En este Viernes Santo se nos invita a contemplar la cruz y desde ella contrastar los planes de Dios con los nuestros. La cruz no es un fracaso sino una victoria chocante. Vivir la muerte de Jesús conlleva vivir la muerte desde la fe que nos aporta esperanza y sosiego. “El viernes santo es un día de ayuno, silencio y soledad. Hoy miramos la cruz que se alza en cada situación de sufrimiento y muerte en nuestro mundo carente y necesitado de este siervo desfigurado. Estamos tan acostumbrados a mirar la cruz de Cristo o tantas otras cruces que pasamos inconscientes ante el dolor del ser humano”.
Quienes estaban en el Calvario en el atardecer de aquel primer Viernes Santo vieron cómo Jesús entregó su espíritu en las manos de Dios Padre. Al fijar nuestra debilidad en su cruz, como dice san Pablo, nos liberó de la esclavitud del pecado. El es el Cordero de Dios que quita el pecado del mundo. Nos sorprende y no es fácil entender que la humillación y el sufrimiento sean caminos de salvación.
“El Siervo de Dios” fue ultrajado por nosotros; “el sumo sacerdote” se ha ofrecido como víctima a Dios para convertirse en autor de salvación; y “Cristo en la cruz” fundó la Iglesia con la sangre y agua, símbolo del Bautismo y de la Eucaristía, que brotaron de su costado traspasado. La pasión del Señor es un misterio de amor. El Hijo se entrega a si mismo por amor al Padre, “haciéndose obediente hasta la muerte y una muerte de cruz” y el Padre entrega al Hijo por amor a los hombres. El amor de Dios no puede llegar a más, al contemplar la figura de Cristo “como un hombre de dolores, que aprendió sufriendo a obedecer sobre la tierra, convirtiéndose en autor de salvación eterna para todos los hombres. Desfigurado no parecía hombre ni tenía aspecto humano. Lo vimos sin aspecto atrayente, despreciado y evitado por los hombres. El Señor quiso triturarlo con los sufrimientos” (cf. Is 53, 3-7;Heb 5, 7-9).

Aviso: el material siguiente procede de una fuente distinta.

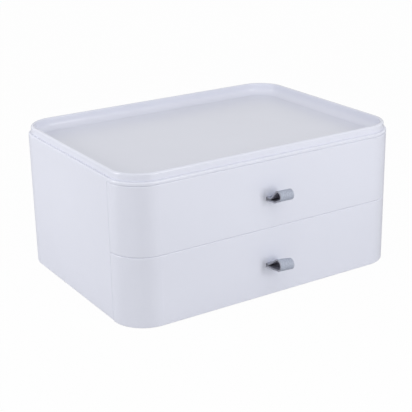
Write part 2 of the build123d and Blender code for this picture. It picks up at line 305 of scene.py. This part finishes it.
def rounded_corner(before, corner, after, radius):
    """Points of the arc that rounds the corner of a path in a plane."""
    u = (Vector(before) - Vector(corner)).normalized()
    v = (Vector(after) - Vector(corner)).normalized()
    half = acos(max(-1.0, min(1.0, u.dot(v)))) / 2
    middle = Vector(corner) + (u + v).normalized() * (radius / sin(half))
    start = Vector(corner) + u * (radius / (sin(half) / cos(half)))
    end = Vector(corner) + v * (radius / (sin(half) / cos(half)))
    return arc(middle, start, end)


def arc(middle, start, end):
    """Points along the shorter arc about middle from start to end."""
    first = atan2(start[1] - middle[1], start[0] - middle[0])
    last = atan2(end[1] - middle[1], end[0] - middle[0])
    turn = (last - first + pi) % (2 * pi) - pi
    radius = hypot(start[0] - middle[0], start[1] - middle[1])
    count = max(2, int(abs(turn) * radius / strap_step))
    angles = [first + turn * i / count for i in range(count + 1)]
    return [(middle[0] + radius * cos(a), middle[1] + radius * sin(a)) for a in angles]


def strap_path(size, back):
    """The strap's middle line in side view, out from the front and up from the slot, evenly spaced."""
    half = (strap_thickness + strap_gap) / 2
    nose = size["nose"] * MM - strap_thickness / 2
    pinch, out, rise = size["pinch"] * MM, size["out"] * MM, size["rise"] * MM
    sweep = size["sweep"] * MM
    lean = atan2(rise, out - pinch)
    spread = asin((nose - half) / hypot(out - pinch, rise))
    over, under = lean + spread, lean - spread
    nose_top = (out - nose * sin(over), rise + nose * cos(over))
    nose_tip = (out + nose * cos(lean), rise + nose * sin(lean))
    nose_low = (out + nose * sin(under), rise - nose * cos(under))
    part_top = (pinch + half * (1 - cos(over)) / sin(over), half)
    part_low = (pinch - half * (1 - cos(under)) / sin(under), -half)
    path = [(back, strap_fold)]
    path += rounded_corner((back, strap_fold), (back, half), part_top, strap_bend)
    path += rounded_corner((back, half), part_top, nose_top, sweep)
    path += arc((out, rise), nose_top, nose_tip)
    path += arc((out, rise), nose_tip, nose_low)[1:]
    lower_bend = rounded_corner(nose_low, part_low, (back, -half), sweep)
    path += bellied(nose_low, lower_bend[0], size["belly"] * MM) + lower_bend
    path += rounded_corner(part_low, (back, -half), (back, -strap_fold), strap_bend)
    path += [(back, -strap_fold)]
    return resampled(path, strap_points)


def bellied(first, last, belly):
    """Points between two ends of the strap's lower side, which hangs down by the belly in the middle."""
    run = Vector(last) - Vector(first)
    down = Vector((-run.y, run.x)).normalized()
    if down.y > 0:
        down = -down
    shares = [k / belly_points for k in range(1, belly_points)]
    return [tuple(Vector(first) + run * s + down * belly * sin(pi * s) ** 2) for s in shares]


def resampled(path, count):
    """The same line with evenly spaced points."""
    lengths = [0.0]
    for a, b in zip(path, path[1:]):
        lengths.append(lengths[-1] + hypot(b[0] - a[0], b[1] - a[1]))
    even, i = [], 0
    for k in range(count + 1):
        reach = lengths[-1] * k / count
        while i < len(path) - 2 and lengths[i + 1] < reach:
            i += 1
        span = lengths[i + 1] - lengths[i]
        share = (reach - lengths[i]) / span if span else 0.0
        even.append(tuple(a + (b - a) * share for a, b in zip(path[i], path[i + 1])))
    return even


def between(first, last, share):
    """The point at a share of the way from first to last."""
    return Vector(first).lerp(Vector(last), share)


def strap_section(width):
    """The strap's section across its run, as (across, through) points, with rounded corners."""
    half_width, half = width / 2, strap_thickness / 2
    r = strap_edge_round
    points = []
    corners = ((1, 1), (-1, 1), (-1, -1), (1, -1))
    for index, (sx, sz) in enumerate(corners):
        start = index * pi / 2
        for k in range(edge_turns + 1):
            a = start + k * pi / (2 * edge_turns)
            points.append((sx * (half_width - r) + r * cos(a), sz * (half - r) + r * sin(a)))
        following = corners[(index + 1) % 4]
        flat = across_cells if following[1] == sz else through_cells
        nx, nz = following
        a = start + pi / 2
        first = points[-1]
        last = (nx * (half_width - r) + r * cos(a), nz * (half - r) + r * sin(a))
        for k in range(1, flat):
            points.append(tuple(p + (q - p) * k / flat for p, q in zip(first, last)))
    return points


def pull_strap(row):
    """The strap of one drawer, bent into a loop through the slot of its front."""
    node = f"{row}_pull_strap"
    low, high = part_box(node)
    slot_z = low.z + strap_fold
    back = front_y - high.y + strap_thickness / 2
    left = strap_path(pulls[row]["left"], back)
    right = strap_path(pulls[row]["right"], back)
    width = high.x - low.x
    section = strap_section(width)
    half = strap_thickness / 2
    vertices, lining_and_shade, cut = [], [], []
    for i in range(len(left)):
        before, after = max(i - 1, 0), min(i + 1, len(left) - 1)
        for x, through in section:
            share = x / width + 0.5
            run = between(left[after], right[after], share) - between(left[before], right[before], share)
            run.normalize()
            s, h = between(left[i], right[i], share)
            vertices.append((x, front_y - (s - run.y * through), slot_z + h + run.x * through))
            # Marks the inside of the loop, whose darker colour is partly painted shade
            lining_and_shade.append(1.0 if through < -half * edge_share else 0.0)
            cut.append(1.0 if abs(x) > width / 2 - strap_edge_round * edge_share else 0.0)
    count = len(section)
    faces = []
    for i in range(len(left) - 1):
        for k in range(count):
            a, b = i * count + k, i * count + (k + 1) % count
            faces.append((a, b, b + count, a + count))
    faces.append(tuple(range(count)))
    faces.append(tuple(reversed(range((len(left) - 1) * count, len(left) * count))))
    mesh = bpy.data.meshes.new(f"{row}_pull")
    mesh.from_pydata(vertices, [], faces)
    for name, values in (("lining_and_shade", lining_and_shade), ("cut_edge", cut)):
        mesh.attributes.new(name, "FLOAT", "POINT").data.foreach_set("value", values)
    mesh.polygons.foreach_set("use_smooth", [True] * len(mesh.polygons))
    mesh.update()
    piece = bpy.data.objects.new(f"{row}_pull", mesh)
    bpy.context.scene.collection.objects.link(piece)
    mesh.materials.append(strap_finish)
    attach(piece, f"{row}_drawer")
    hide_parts(node)


def front_line(setback):
    """The outline of the drawer fronts seen from above, set back from their face, from left to right."""
    low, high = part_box("upper_drawer_front")
    radius = corner_radius - setback
    side, end = high.x - setback, high.y
    centre_x, centre_y = high.x - corner_radius, low.y + corner_radius
    bend = [(pi / 2) * i / corner_turns for i in range(corner_turns + 1)]
    left = [(-centre_x - radius * cos(a), centre_y - radius * sin(a)) for a in bend]
    right = [(-x, y) for x, y in reversed(left)]
    return [(-side, end)] + left + right + [(side, end)]


def seam_lip(name, low_z, high_z):
    """A thin lip behind the seam of the fronts' edge, along the face and round both corners."""
    outer = front_line(lip_setback)
    inner = front_line(lip_setback + lip_depth)
    vertices = []
    for (x0, y0), (x1, y1) in zip(outer, inner):
        vertices += [(x0, y0, low_z), (x0, y0, high_z), (x1, y1, high_z), (x1, y1, low_z)]
    faces = []
    for i in range(len(outer) - 1):
        for k in range(4):
            a, b = i * 4 + k, i * 4 + (k + 1) % 4
            faces.append((a, a + 4, b + 4, b))
    last = (len(outer) - 1) * 4
    faces += [(0, 1, 2, 3), (last + 3, last + 2, last + 1, last)]
    mesh = bpy.data.meshes.new(name)
    mesh.from_pydata(vertices, [], faces)
    mesh.update()
    piece = bpy.data.objects.new(name, mesh)
    bpy.context.scene.collection.objects.link(piece)
    mesh.materials.append(front_gloss)
    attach(piece, "upper_drawer")


def floor():
    """A plain pale floor. The camera sees it white, less the object's shadow."""
    r = floor_reach
    mesh = bpy.data.meshes.new("floor")
    corners = [(-r, -r, 0), (r, -r, 0), (r, r, 0), (-r, r, 0)]
    mesh.from_pydata(corners, [], [(0, 1, 2, 3)])
    made = bpy.data.objects.new("floor", mesh)
    bpy.context.scene.collection.objects.link(made)
    paint = bpy.data.materials.new("floor_paint")
    paint.use_nodes = True
    tree = paint.node_tree
    tree.nodes.clear()
    output = tree.nodes.new("ShaderNodeOutputMaterial")
    matt = tree.nodes.new("ShaderNodeBsdfDiffuse")
    matt.inputs["Color"].default_value = (*floor_colour, 1.0)
    glow = tree.nodes.new("ShaderNodeEmission")
    glow.inputs["Strength"].default_value = 1.0
    seen = tree.nodes.new("ShaderNodeLightPath")
    share = tree.nodes.new("ShaderNodeMath")
    share.operation = "MULTIPLY"
    share.inputs[1].default_value = floor_glow
    tree.links.new(seen.outputs["Is Camera Ray"], share.inputs[0])
    mix = tree.nodes.new("ShaderNodeMixShader")
    tree.links.new(share.outputs[0], mix.inputs["Fac"])
    tree.links.new(matt.outputs[0], mix.inputs[1])
    tree.links.new(glow.outputs[0], mix.inputs[2])
    tree.links.new(mix.outputs[0], output.inputs["Surface"])
    mesh.materials.append(paint)


def world():
    """A soft even light from all sides, and a white background."""
    made = bpy.data.worlds.new("studio")
    bpy.context.scene.world = made
    made.use_nodes = True
    tree = made.node_tree
    tree.nodes.clear()
    output = tree.nodes.new("ShaderNodeOutputWorld")
    light = tree.nodes.new("ShaderNodeBackground")
    light.inputs["Color"].default_value = (*world_colour, 1.0)
    light.inputs["Strength"].default_value = world_strength
    backdrop = tree.nodes.new("ShaderNodeBackground")
    backdrop.inputs["Color"].default_value = (1.0, 1.0, 1.0, 1.0)
    seen = tree.nodes.new("ShaderNodeLightPath")
    share = seen.outputs["Is Camera Ray"]
    for kind in ("Is Glossy Ray", "Is Transmission Ray"):
        either = tree.nodes.new("ShaderNodeMath")
        either.operation = "MAXIMUM"
        tree.links.new(share, either.inputs[0])
        tree.links.new(seen.outputs[kind], either.inputs[1])
        share = either.outputs[0]
    mix = tree.nodes.new("ShaderNodeMixShader")
    tree.links.new(share, mix.inputs["Fac"])
    tree.links.new(light.outputs[0], mix.inputs[1])
    tree.links.new(backdrop.outputs[0], mix.inputs[2])
    tree.links.new(mix.outputs[0], output.inputs["Surface"])


def toward(azimuth, elevation):
    """The unit vector from the object to something seen at these angles. Azimuth 0 is in front of it."""
    return Vector((sin(azimuth) * cos(elevation), -cos(azimuth) * cos(elevation), sin(elevation)))


def lamp(name, azimuth, elevation, distance, size, watts):
    """A rectangular area lamp that shines at the object, with its angles in degrees."""
    direction = toward(radians(azimuth), radians(elevation))
    data = bpy.data.lights.new(name, "AREA")
    data.shape = "RECTANGLE"
    data.size, data.size_y = size
    data.energy = watts
    made = bpy.data.objects.new(name, data)
    made.visible_camera = False
    bpy.context.scene.collection.objects.link(made)
    turn = (-direction).to_track_quat("-Z", "Y").to_matrix().to_4x4()
    made.matrix_world = Matrix.Translation(lit_point + direction * distance) @ turn


def camera():
    """The photographed view."""
    roll = camera_roll
    back = toward(camera_azimuth, camera_elevation)
    right = Vector((cos(camera_azimuth), sin(camera_azimuth), 0.0))
    up = back.cross(right)
    turned_right = right * cos(roll) + up * sin(roll)
    turned_up = up * cos(roll) - right * sin(roll)
    place = Matrix.Translation(target + back * camera_distance)
    data = bpy.data.cameras.new("camera")
    data.lens = focal_length
    data.sensor_width = sensor_width
    data.clip_start, data.clip_end = nearest_seen, farthest_seen
    made = bpy.data.objects.new("camera", data)
    bpy.context.scene.collection.objects.link(made)
    made.matrix_world = place @ Matrix((turned_right, turned_up, back)).transposed().to_4x4()
    bpy.context.scene.camera = made


# Nodes of each finish
fronts = ["lower_drawer_front", "upper_drawer_front"]
drawer_boxes = ["lower_drawer_box", "upper_drawer_box"]
inner_panels = ["base_panel", "middle_shelf"]
clamps = ["lower_strap_clamp", "upper_strap_clamp"]
rubber_parts = ["rubber_feet", "closing_pads"]
screws = ["base_screws", "shelf_screws"]
screws += [f"{row}_{kind}_screws" for kind in ("front", "clamp") for row in ("lower", "upper")]

moulded_plastic("casing_gloss", ["casing_shell"], white, white_shade, roughness=0.3, grain=0.05)
moulded_plastic("tray_gloss", ["top_tray"], white, white_shade, roughness=0.24, grain=0.03)
front_gloss = moulded_plastic("front_gloss", fronts, white, white_shade, roughness=0.3, grain=0.05)
moulded_plastic("box_plastic", drawer_boxes, white, white_shade, roughness=0.42, grain=0.1)
moulded_plastic("inner_plastic", inner_panels, inner_white, inner_shade, roughness=0.5, grain=0.15)
moulded_plastic("clamp_plastic", clamps, clamp_grey, clamp_shade, roughness=0.55, grain=0.2)
rubber("foot_rubber", rubber_parts)
screw_steel("zinc_steel", screws)
strap_finish = strap_material()

for row in pulls:
    pull_strap(row)

lower_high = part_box("lower_drawer_front")[1]
upper_low, upper_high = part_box("upper_drawer_front")
seam_lip("upper_front_lower_lip", lower_high.z + lip_play, upper_low.z)
seam_lip("upper_front_top_lip", upper_high.z, upper_high.z + seam - lip_play)

floor()
world()
for name, values in lamps.items():
    lamp(name, **values)
camera()

scene = bpy.context.scene
scene.view_settings.view_transform = "Standard"
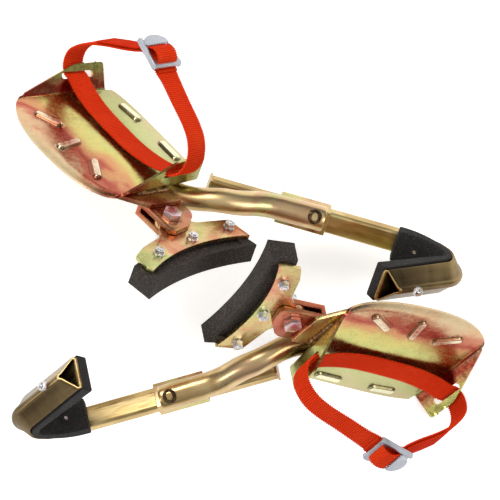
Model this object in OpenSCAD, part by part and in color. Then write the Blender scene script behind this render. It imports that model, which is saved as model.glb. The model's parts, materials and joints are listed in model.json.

“En Jesús aparece lo que es propiamente el hombre. En él se manifiesta la miseria de todos los golpeados y abatidos. En su miseria se refleja la inhumanidad del poder humano, que aplasta de esta manera al impotente. En Él se refleja lo que llamamos pecado: en lo que se convierte el hombre cuando da la espalda a Dios y toma en sus manos por cuenta propia el gobierno del mundo” . Pero a Jesús nadie le puede quitar su íntima dignidad. En medio de su pasión Jesús es imagen de esperanza: Dios está al lado de los que sufren. También el hombre maltratado y humillado continúa siendo imagen de Dios.
Nuestra gloria es la cruz de nuestro Señor Jesucristo (cf. 1Cor 2, 2). No podemos hacer nada por el Jesús agonizante de entonces, pero podemos hacer algo por el Jesús que agoniza hoy en tantas situaciones inhumanas que padece el hombre. Sin la Cruz de Cristo sería difícil convencernos del amor de Dios. Los que se ven afectados por cualquier clase de sufrimiento, aquellos para quienes las lágrimas son su pan noche y día, todos encontramos en la cruz de Cristo una fuerza que actúa en nosotros, nos da ánimo y alienta nuestra esperanza. El mal no tiene la última palabra.
Acompañemos en esta tarde el silencio y el dolor de María. Ante esta suprema manifestación del amor de Dios, el hombre sólo puede postrarse en actitud de adoración. “Mirad el árbol del la cruz, donde estuvo clavada la salvación del mundo. Venid a adorarlo”. Miremos a Cristo crucificado y acojamos a Jesús muerto. Así lo hizo María, su madre. Acerquémonos a recoger el cuerpo de Cristo con la sábana blanca de nuestra compasión para que un día también nosotros nos veamos envueltos en la sábana blanca de su misericordia en la espera del gozo de la resurrección. Amén.